START

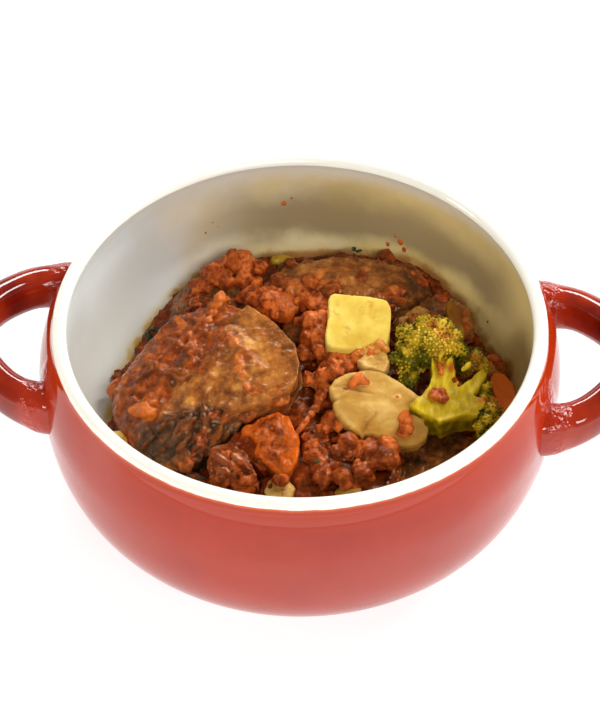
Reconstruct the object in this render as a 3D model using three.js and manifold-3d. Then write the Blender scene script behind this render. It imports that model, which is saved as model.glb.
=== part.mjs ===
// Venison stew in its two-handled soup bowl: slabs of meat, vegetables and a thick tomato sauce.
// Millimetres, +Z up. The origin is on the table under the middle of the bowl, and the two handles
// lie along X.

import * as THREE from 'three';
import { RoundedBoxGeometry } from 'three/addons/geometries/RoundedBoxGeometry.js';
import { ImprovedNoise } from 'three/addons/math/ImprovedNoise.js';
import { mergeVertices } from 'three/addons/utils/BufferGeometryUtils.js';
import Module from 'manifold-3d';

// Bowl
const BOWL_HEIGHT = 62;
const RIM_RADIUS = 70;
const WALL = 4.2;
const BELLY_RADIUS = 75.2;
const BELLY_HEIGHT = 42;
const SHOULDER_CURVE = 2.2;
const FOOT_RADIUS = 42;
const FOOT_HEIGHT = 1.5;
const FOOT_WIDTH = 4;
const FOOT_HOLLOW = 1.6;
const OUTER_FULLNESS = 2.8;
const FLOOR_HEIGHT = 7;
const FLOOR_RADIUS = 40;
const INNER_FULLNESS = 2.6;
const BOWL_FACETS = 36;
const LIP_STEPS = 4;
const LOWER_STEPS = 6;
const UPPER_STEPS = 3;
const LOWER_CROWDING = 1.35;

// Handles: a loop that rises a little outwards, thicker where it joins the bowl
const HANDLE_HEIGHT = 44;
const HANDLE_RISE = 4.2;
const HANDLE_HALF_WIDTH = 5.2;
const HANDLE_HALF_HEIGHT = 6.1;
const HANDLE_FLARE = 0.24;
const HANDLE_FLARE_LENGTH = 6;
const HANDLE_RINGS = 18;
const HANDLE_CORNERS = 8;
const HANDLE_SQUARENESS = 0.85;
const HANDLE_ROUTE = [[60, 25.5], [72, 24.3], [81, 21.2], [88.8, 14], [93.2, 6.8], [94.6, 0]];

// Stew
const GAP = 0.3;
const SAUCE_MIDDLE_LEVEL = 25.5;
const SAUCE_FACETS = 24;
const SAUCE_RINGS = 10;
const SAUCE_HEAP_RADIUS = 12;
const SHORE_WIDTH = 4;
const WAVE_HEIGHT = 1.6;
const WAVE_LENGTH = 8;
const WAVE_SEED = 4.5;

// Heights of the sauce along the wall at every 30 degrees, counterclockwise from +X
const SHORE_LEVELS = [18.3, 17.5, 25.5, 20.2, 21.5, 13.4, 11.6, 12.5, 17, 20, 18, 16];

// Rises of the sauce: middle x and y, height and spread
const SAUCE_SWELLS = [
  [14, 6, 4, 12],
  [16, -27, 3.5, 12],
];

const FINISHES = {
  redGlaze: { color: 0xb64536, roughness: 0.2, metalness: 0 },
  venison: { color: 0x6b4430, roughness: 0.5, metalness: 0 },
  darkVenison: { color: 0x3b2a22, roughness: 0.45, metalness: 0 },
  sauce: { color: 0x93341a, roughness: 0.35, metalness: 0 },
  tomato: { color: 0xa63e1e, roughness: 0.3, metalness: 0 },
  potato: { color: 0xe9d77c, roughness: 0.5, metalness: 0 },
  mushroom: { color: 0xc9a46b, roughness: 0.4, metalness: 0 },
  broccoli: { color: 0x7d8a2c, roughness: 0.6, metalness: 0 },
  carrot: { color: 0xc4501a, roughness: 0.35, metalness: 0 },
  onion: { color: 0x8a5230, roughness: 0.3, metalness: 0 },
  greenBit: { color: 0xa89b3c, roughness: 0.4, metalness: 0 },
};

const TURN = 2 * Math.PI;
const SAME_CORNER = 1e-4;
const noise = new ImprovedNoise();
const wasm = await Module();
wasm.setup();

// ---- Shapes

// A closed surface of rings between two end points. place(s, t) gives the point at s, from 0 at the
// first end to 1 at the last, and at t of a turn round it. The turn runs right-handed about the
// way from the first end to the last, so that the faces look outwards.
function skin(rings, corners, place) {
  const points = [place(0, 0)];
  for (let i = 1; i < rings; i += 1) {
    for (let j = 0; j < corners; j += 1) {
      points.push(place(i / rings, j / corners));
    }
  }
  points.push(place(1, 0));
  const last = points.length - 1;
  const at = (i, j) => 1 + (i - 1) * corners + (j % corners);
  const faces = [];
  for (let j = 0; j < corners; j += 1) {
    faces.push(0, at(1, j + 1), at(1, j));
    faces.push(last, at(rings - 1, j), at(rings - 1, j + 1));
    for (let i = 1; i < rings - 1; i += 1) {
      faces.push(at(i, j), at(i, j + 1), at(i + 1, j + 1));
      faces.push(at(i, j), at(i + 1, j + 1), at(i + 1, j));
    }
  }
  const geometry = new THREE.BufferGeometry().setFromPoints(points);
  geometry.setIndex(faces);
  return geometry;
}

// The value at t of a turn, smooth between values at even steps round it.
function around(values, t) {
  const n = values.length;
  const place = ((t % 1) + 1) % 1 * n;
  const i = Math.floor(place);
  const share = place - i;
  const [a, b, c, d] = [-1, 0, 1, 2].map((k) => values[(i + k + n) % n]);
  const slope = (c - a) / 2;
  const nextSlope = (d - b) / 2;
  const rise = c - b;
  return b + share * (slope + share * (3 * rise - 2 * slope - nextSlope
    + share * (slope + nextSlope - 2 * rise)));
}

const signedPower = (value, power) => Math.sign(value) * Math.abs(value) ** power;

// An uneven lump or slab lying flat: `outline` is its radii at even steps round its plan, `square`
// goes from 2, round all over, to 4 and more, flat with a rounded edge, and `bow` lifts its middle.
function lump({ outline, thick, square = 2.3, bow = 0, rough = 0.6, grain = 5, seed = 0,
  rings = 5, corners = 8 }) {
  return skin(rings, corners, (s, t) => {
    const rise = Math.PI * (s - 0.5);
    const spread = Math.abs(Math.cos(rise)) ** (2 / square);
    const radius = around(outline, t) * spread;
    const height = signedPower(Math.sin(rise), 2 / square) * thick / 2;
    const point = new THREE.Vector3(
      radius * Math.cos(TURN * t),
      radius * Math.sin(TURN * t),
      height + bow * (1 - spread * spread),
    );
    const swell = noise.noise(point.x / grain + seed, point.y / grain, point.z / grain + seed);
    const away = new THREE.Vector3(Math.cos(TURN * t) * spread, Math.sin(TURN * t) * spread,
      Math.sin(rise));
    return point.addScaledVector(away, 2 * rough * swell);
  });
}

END

> _WRITTEN INSTRUCTION_
Repeat the material word for word, in full.

> _EXERCISE ANSWER_
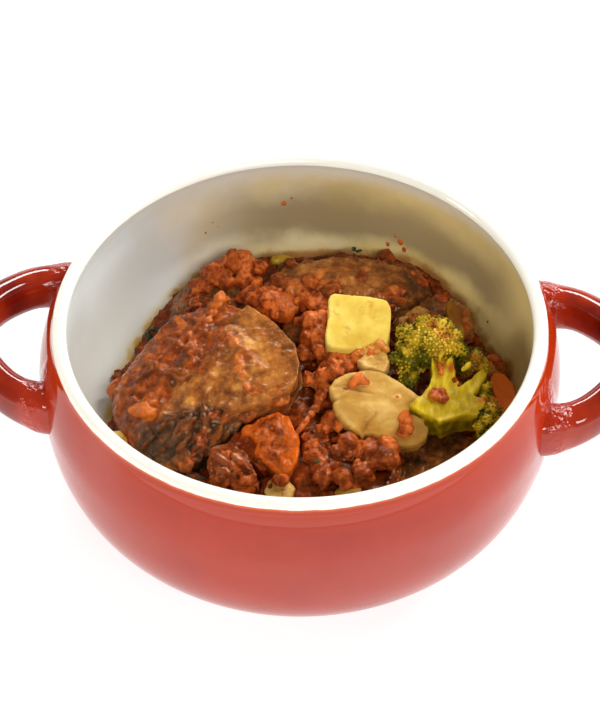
Reconstruct the object in this render as a 3D model using three.js and manifold-3d. Then write the Blender scene script behind this render. It imports that model, which is saved as model.glb.
=== part.mjs ===
// Venison stew in its two-handled soup bowl: slabs of meat, vegetables and a thick tomato sauce.
// Millimetres, +Z up. The origin is on the table under the middle of the bowl, and the two handles
// lie along X.

import * as THREE from 'three';
import { RoundedBoxGeometry } from 'three/addons/geometries/RoundedBoxGeometry.js';
import { ImprovedNoise } from 'three/addons/math/ImprovedNoise.js';
import { mergeVertices } from 'three/addons/utils/BufferGeometryUtils.js';
import Module from 'manifold-3d';

// Bowl
const BOWL_HEIGHT = 62;
const RIM_RADIUS = 70;
const WALL = 4.2;
const BELLY_RADIUS = 75.2;
const BELLY_HEIGHT = 42;
const SHOULDER_CURVE = 2.2;
const FOOT_RADIUS = 42;
const FOOT_HEIGHT = 1.5;
const FOOT_WIDTH = 4;
const FOOT_HOLLOW = 1.6;
const OUTER_FULLNESS = 2.8;
const FLOOR_HEIGHT = 7;
const FLOOR_RADIUS = 40;
const INNER_FULLNESS = 2.6;
const BOWL_FACETS = 36;
const LIP_STEPS = 4;
const LOWER_STEPS = 6;
const UPPER_STEPS = 3;
const LOWER_CROWDING = 1.35;

// Handles: a loop that rises a little outwards, thicker where it joins the bowl
const HANDLE_HEIGHT = 44;
const HANDLE_RISE = 4.2;
const HANDLE_HALF_WIDTH = 5.2;
const HANDLE_HALF_HEIGHT = 6.1;
const HANDLE_FLARE = 0.24;
const HANDLE_FLARE_LENGTH = 6;
const HANDLE_RINGS = 18;
const HANDLE_CORNERS = 8;
const HANDLE_SQUARENESS = 0.85;
const HANDLE_ROUTE = [[60, 25.5], [72, 24.3], [81, 21.2], [88.8, 14], [93.2, 6.8], [94.6, 0]];

// Stew
const GAP = 0.3;
const SAUCE_MIDDLE_LEVEL = 25.5;
const SAUCE_FACETS = 24;
const SAUCE_RINGS = 10;
const SAUCE_HEAP_RADIUS = 12;
const SHORE_WIDTH = 4;
const WAVE_HEIGHT = 1.6;
const WAVE_LENGTH = 8;
const WAVE_SEED = 4.5;

// Heights of the sauce along the wall at every 30 degrees, counterclockwise from +X
const SHORE_LEVELS = [18.3, 17.5, 25.5, 20.2, 21.5, 13.4, 11.6, 12.5, 17, 20, 18, 16];

// Rises of the sauce: middle x and y, height and spread
const SAUCE_SWELLS = [
  [14, 6, 4, 12],
  [16, -27, 3.5, 12],
];

const FINISHES = {
  redGlaze: { color: 0xb64536, roughness: 0.2, metalness: 0 },
  venison: { color: 0x6b4430, roughness: 0.5, metalness: 0 },
  darkVenison: { color: 0x3b2a22, roughness: 0.45, metalness: 0 },
  sauce: { color: 0x93341a, roughness: 0.35, metalness: 0 },
  tomato: { color: 0xa63e1e, roughness: 0.3, metalness: 0 },
  potato: { color: 0xe9d77c, roughness: 0.5, metalness: 0 },
  mushroom: { color: 0xc9a46b, roughness: 0.4, metalness: 0 },
  broccoli: { color: 0x7d8a2c, roughness: 0.6, metalness: 0 },
  carrot: { color: 0xc4501a, roughness: 0.35, metalness: 0 },
  onion: { color: 0x8a5230, roughness: 0.3, metalness: 0 },
  greenBit: { color: 0xa89b3c, roughness: 0.4, metalness: 0 },
};

const TURN = 2 * Math.PI;
const SAME_CORNER = 1e-4;
const noise = new ImprovedNoise();
const wasm = await Module();
wasm.setup();

// ---- Shapes

// A closed surface of rings between two end points. place(s, t) gives the point at s, from 0 at the
// first end to 1 at the last, and at t of a turn round it. The turn runs right-handed about the
// way from the first end to the last, so that the faces look outwards.
function skin(rings, corners, place) {
  const points = [place(0, 0)];
  for (let i = 1; i < rings; i += 1) {
    for (let j = 0; j < corners; j += 1) {
      points.push(place(i / rings, j / corners));
    }
  }
  points.push(place(1, 0));
  const last = points.length - 1;
  const at = (i, j) => 1 + (i - 1) * corners + (j % corners);
  const faces = [];
  for (let j = 0; j < corners; j += 1) {
    faces.push(0, at(1, j + 1), at(1, j));
    faces.push(last, at(rings - 1, j), at(rings - 1, j + 1));
    for (let i = 1; i < rings - 1; i += 1) {
      faces.push(at(i, j), at(i, j + 1), at(i + 1, j + 1));
      faces.push(at(i, j), at(i + 1, j + 1), at(i + 1, j));
    }
  }
  const geometry = new THREE.BufferGeometry().setFromPoints(points);
  geometry.setIndex(faces);
  return geometry;
}

// The value at t of a turn, smooth between values at even steps round it.
function around(values, t) {
  const n = values.length;
  const place = ((t % 1) + 1) % 1 * n;
  const i = Math.floor(place);
  const share = place - i;
  const [a, b, c, d] = [-1, 0, 1, 2].map((k) => values[(i + k + n) % n]);
  const slope = (c - a) / 2;
  const nextSlope = (d - b) / 2;
  const rise = c - b;
  return b + share * (slope + share * (3 * rise - 2 * slope - nextSlope
    + share * (slope + nextSlope - 2 * rise)));
}

const signedPower = (value, power) => Math.sign(value) * Math.abs(value) ** power;

// An uneven lump or slab lying flat: `outline` is its radii at even steps round its plan, `square`
// goes from 2, round all over, to 4 and more, flat with a rounded edge, and `bow` lifts its middle.
function lump({ outline, thick, square = 2.3, bow = 0, rough = 0.6, grain = 5, seed = 0,
  rings = 5, corners = 8 }) {
  return skin(rings, corners, (s, t) => {
    const rise = Math.PI * (s - 0.5);
    const spread = Math.abs(Math.cos(rise)) ** (2 / square);
    const radius = around(outline, t) * spread;
    const height = signedPower(Math.sin(rise), 2 / square) * thick / 2;
    const point = new THREE.Vector3(
      radius * Math.cos(TURN * t),
      radius * Math.sin(TURN * t),
      height + bow * (1 - spread * spread),
    );
    const swell = noise.noise(point.x / grain + seed, point.y / grain, point.z / grain + seed);
    const away = new THREE.Vector3(Math.cos(TURN * t) * spread, Math.sin(TURN * t) * spread,
      Math.sin(rise));
    return point.addScaledVector(away, 2 * rough * swell);
  });
}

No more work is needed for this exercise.